Van Walleghen’s persona is besieged with dilemmas, and though most of them are ordinary, even mundane, he manages to transform them into major crises. In one poem, a man bothered with mice in his kitchen believes he has “a problem so overwhelming, he throws the I Ching right out the window.” An escape artist performing a trick underwater stays there so long that the police “have cleared the bridge/ and let the grave-sized hole/through which he dropped/ freeze over,” Worse, when he finally returns to town, proud for having survived and “waving his last obituary,” he finds his resurrection to be a hollow victory: there is “no one who remembers” who he is.
In “Mistakes,” the speaker is again musing about his failings, addressing himself here in the second person:
Although readers might expect that by the end of the poem the situation will be corrected, it is not. Van Walleghen is not interested in telling stories which end in epiphany and change. Our lives, according to Van Walleghen, are not like that: we repeat our mistakes, learning nothing except that we are, indeed, prone to error. Still, his persona understands our expectations and shares in them as well. In “Fun at Crystal Lake,” he says “I like happy endings, don’t you?” The persona in another poem seems to answer this ironic question when he says, emphatically, “of course it’s all hopeless!” In the final couplets of “Mistakes,” even “some freezing bird/fumbling at the porchlight” has no chance of getting warm.
You’ve lost your key
and the landlord is sound asleep.
No, it’s worse than that,
it’s the wrong house entirely.
It’s even the wrong street.
It’s seventy below zero
on this street, your car
is buried in the snow,
and the river of smoke
from the stove factory
means absolutely nothing.
The speaker in “Termites” is so overwhelmed by an exterminator’s prediction of worsening damage in the basement that he stays up all night “feeling the house shake.” By bedtime, he is “afraid of everything. . .as if these termites were all my fault” Still other poems find the speaker worrying over a dying tarantula plant, a hangover, crab apples falling on his lawn. The world demands this character’s complicity, and he is incapable of denying it.
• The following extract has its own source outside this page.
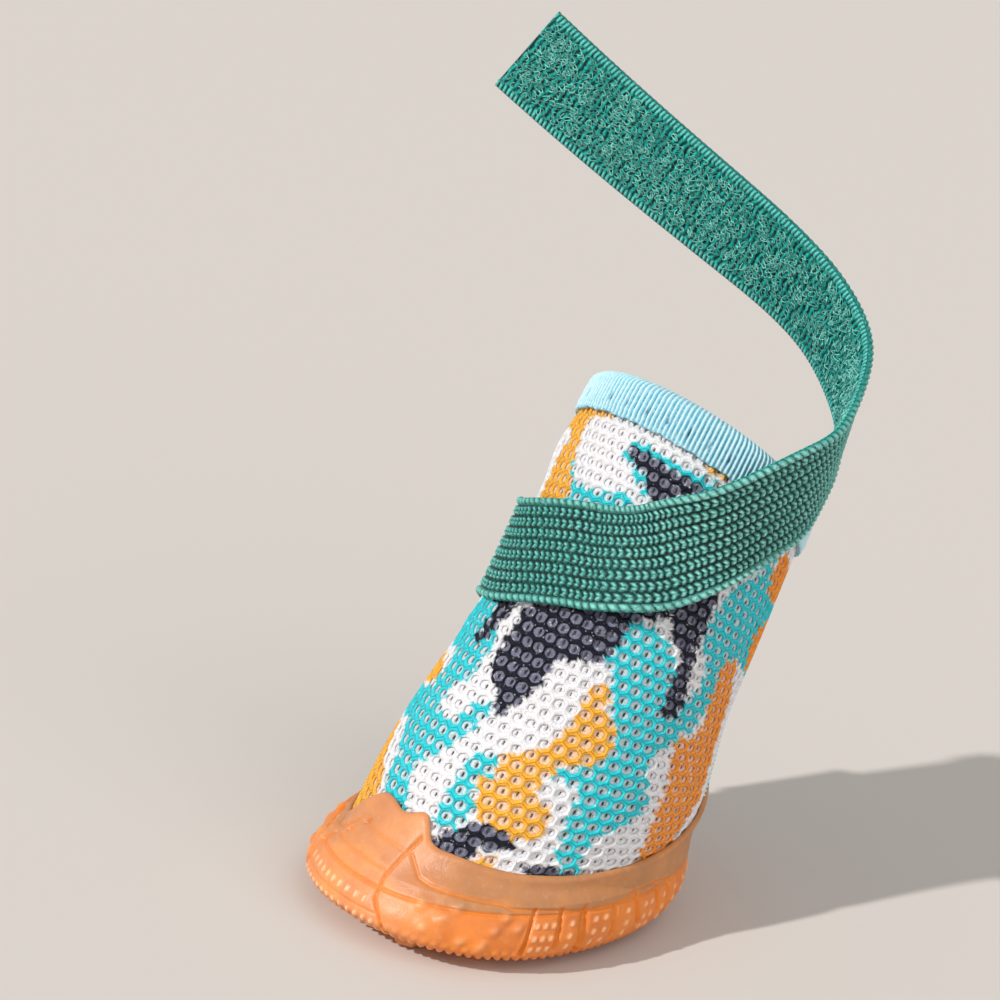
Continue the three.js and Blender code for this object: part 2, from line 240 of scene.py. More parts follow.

As these poems are not celebratory, neither are they destructive; the persona’s intelligent, comedic propositions somehow manage to keep even the most satirical poem from lapsing into sarcasm. And while a certain witty detachment saves the persona from sentimentality, his physical involvement in these staged dramas keeps him from withdrawing into the safe, noncommittal vantage point of parody. The persona is always both participant and observer.
If Van Walleghen’s theme is the individual’s inability to cope with the complexities of ordinary life, his subject is almost always small-town existence or the lives of workingclass people at play in the country. In many poems, including several of the strongest pieces in the book (“The Sibyl at Snug Harbor” and “Fun at Crystal Lake”), Van Walleghen chronicles lives which are encumbered by the paraphernalia of the working poor: aluminum siding, hair curlers, cornflakes, clock radios, liquor stores, Eisenhower buttons. In towns with literary and misleading names such as Homer or Villa Grove, the persona is torn, in Christopher Lasch’s phrase, “between romance and reality.” Van Walleghen tells his stories in an unadorned style, trying to illuminate these lives by presenting them as clearly as possible.
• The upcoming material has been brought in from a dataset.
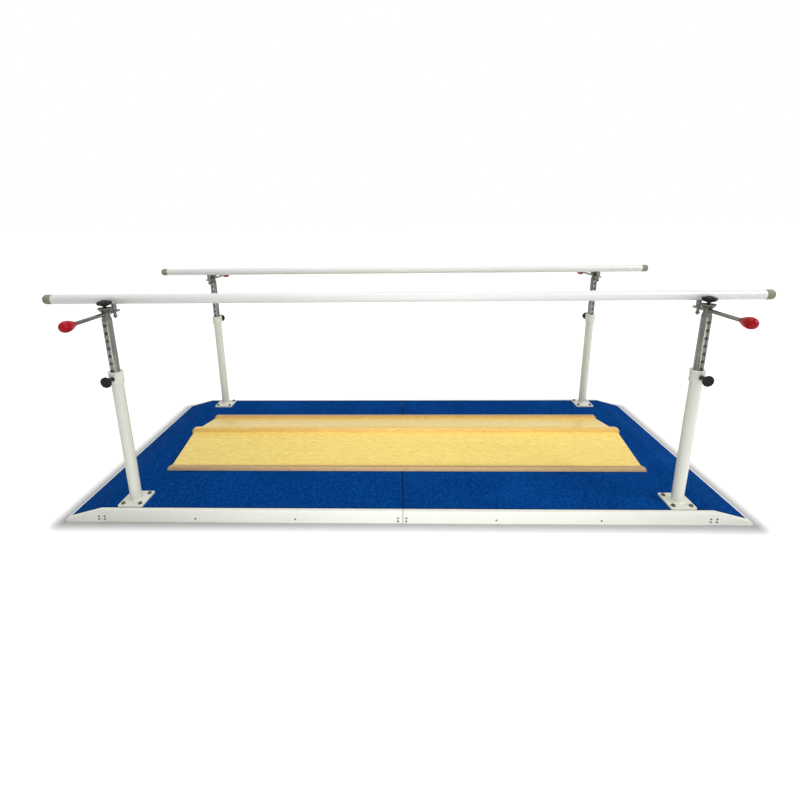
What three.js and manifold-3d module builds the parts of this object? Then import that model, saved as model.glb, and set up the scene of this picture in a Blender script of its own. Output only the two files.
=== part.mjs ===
// Walking parallel bars for gait training on a ramped platform, with a wooden correction board.
// Millimetres, +Z up. The origin is on the floor at the middle of the platform; X runs along the
// handrails and +Y points to the rear rail. "Left" is -X and "front" is -Y.
import * as THREE from 'three';
import { mergeVertices } from 'three/addons/utils/BufferGeometryUtils.js';
import Module from 'manifold-3d';

const wasm = await Module();
wasm.setup();

// Fits shared by neighbouring pieces
const SLIDE_GAP = 0.4; // radial play of a sliding or plugged round piece in its bore
const JOINT_GAP = 0.3; // joint between two pieces that butt together
const WELD_TOLERANCE = 1e-4; // distance within which two corners of a surface are one

// Platform
const PLATFORM_LENGTH = 3000;
const PLATFORM_WIDTH = 1220;
const DECK_HEIGHT = 60;
const RAMP_RUN = 160;
const RAMP_TIP_HEIGHT = 15;
const NOSE_HEIGHT = 8;
const NOSE_DEPTH = 14;
const NOSE_CHAMFER = 5;
const RAIL_WIDTH = 20;
const RAIL_CHAMFER = 2;
const MAT_THICKNESS = 4;
const PLY_THICKNESS = 16;
const BEARER_WIDTH = 40;
const BEARERS_PER_HALF = 6;

// Posts: base plate, outer tube, collar and pin boss
const POST_END_DISTANCE = 284; // from the end of the platform to the middle of a post
const PLATE_EDGE_GAP = 1.5;
const PLATE_SIZE = 111;
const PLATE_THICKNESS = 8;
const PLATE_CORNER = 6;
const PLATE_HOLE = 9;
const PLATE_HOLE_INSET = 17;
const TUBE_DIAMETER = 48;
const TUBE_WALL = 3;
const COLLAR_TOP = 681;
const COLLAR_HEIGHT = 52;
const COLLAR_DIAMETER = 57;
const COLLAR_LIP = 1.5;
const COLLAR_LIP_HEIGHT = 4;
const PIN_DROP = 26; // from the collar's top to the locking pin
const PIN_BOSS_DIAMETER = 22;
const PIN_BOSS_LENGTH = 4;

// Telescopic masts with a row of locking holes
const MAST_DIAMETER = 38;
const MAST_WALL = 2.5;
const MAST_LENGTH = 540;
const HOLE_PITCH = 32.5;
const HOLE_COUNT = 10;
const HOLE_MARGIN = 5;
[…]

More Trouble with the Obvious contains several kinds of poems, including a handful of prose-poems scattered throughout the volume. These poems seem to me less successful than those written in Van Walleghen’s characteristically lean, run-on, short-line style. The latter poems are elegant and musical, filled with surprising and imaginative line breaks and clusters of active and original adjectives. The prose poems, by comparison, are intentionally flat, which causes the poems to rely too much on voice and expository structure. What is lost is a kind of tension created by Van Walleghen’s gift for understatement and the heightened sense of music evident in the line-poems. When the “flat-out, midwestern voice” is combined with the natural flatness of prose, the experiences described tend to level out, and the event becomes trivial/What might be gained by this form is hard to say: certainly the prose poems are able to incorporate more and different kinds of language and experience, but the form seems to bring out Van Walleghen’s worst quality—an occasional tendency to sound self-consciously whiny.
Two prose poems which do not share these problems are the title poem and “Walking the Baby to the Liquor Store.” Both are among the most moving and successful poems in the volume. “More Trouble with the Obvious,” which I’ll discuss here, is about the difficult and artless ways in which we come to learn about sadness in the world. The speaker is a man who, with his wife, has found a fallen bird. He brings it home to feed it “the baby food and hamburger of an old routine we know by heart, the ritual we’ve learned as children.” But the bird dies anyway, and in the speaker’s hand: “a heart attack,” or so his neighbor tells him. After a brief passage in which the speaker contemplates his role in the bird’s death, the poem fixes on a more serious parallel in the speaker’s life: the death of a friend in childhood. With real power and delicate organization—Van Walleghen includes only the most telling details—the speaker recounts his reaction to his friend’s death, his inability truly to understand death’s consequences, and his willingness to believe, out of frustration, that his friend died “from eating donuts every night for supper.” After a more general meditation on death, the speaker says, with deep irony, “there must be something we can do.” The poem ends with an anecdote about the time he and his friend found the kite they had been wishing for in a garbage can, intact:
We just believed in miracles as though they happened all the time. We thought the birds we found needed milk and bread. We thought when they got big they would be our friends, do us wonderful favors, and keep us company forever.
As in many of the poems in More Trouble with the Obvious, the speaker’s voice in the title poem is fully human in its depth of feeling, moving in its instructive simplicity.